1.1.6 Quality and accuracy assurance
Independent peer review was used to validate and strengthen the content of the report. Independent reviewers were asked to provide objective assessment to identify unfounded assertions, omissions of relevant data or analyses, issues with clarity and objectiveness, and poorly drawn conclusions. The 2015 State of the Environment Review Report, containing reviewer guidelines, reviewer comments and OCSE responses, is available on the OCSE website.
Data were sourced from the most credible sources available. Where possible, these sources were the land managers and the scientists who support them.
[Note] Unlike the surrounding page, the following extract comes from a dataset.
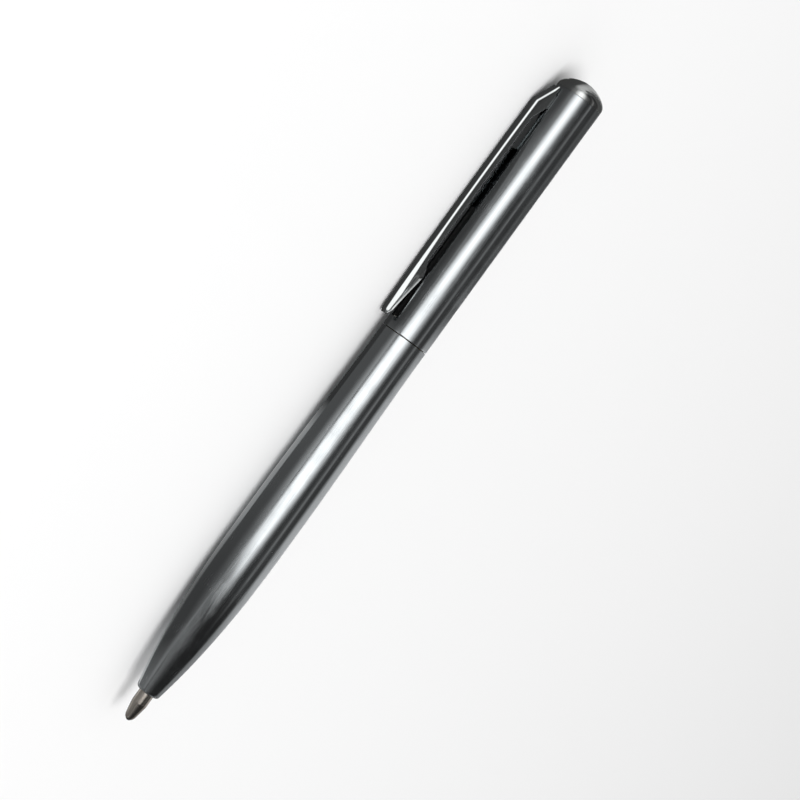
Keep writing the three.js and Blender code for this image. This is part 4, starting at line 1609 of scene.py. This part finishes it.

Before peer review, major data providers were asked to review components of chapters related to their contributions to ensure the accuracy of the information presented.
Despite the volume of information available, there remain many aspects of the ACT environment, its values and the impacts upon these values about which little is known. Significant information gaps are noted in the text.
1.1.7 Next report
The 2015 State of the Environment Report describes the increasing effects of climate change and pressures on our resources, especially land and water. The next report, due in December 2019, is likely to see these trends continue. We look forward to seeing the results of ACT Government and community responses aimed at protecting and improving our environment.
a The ACT has a number of memorandums of understanding (MOUs) with regional NSW that allow for cross-border collaboration on strategic issues that affect the region. The ACT Government and South East Regional Organisation of Councils MOU was signed in 2012, and the Australian Capital Territory and New South Wales MOU for Regional Collaboration in 2011.
b Assessment summaries for Air, Land, Heritage and Biodiversity were conducted by the OCSE. They have five possible grades for state and five for pressures. The assessment summaries for Water were conducted by water experts from the University of Canberra Institute for Applied Ecology. The Water assessments have four possible grades for both state and pressure. The grades assigned for all assessments were confirmed through expert peer review.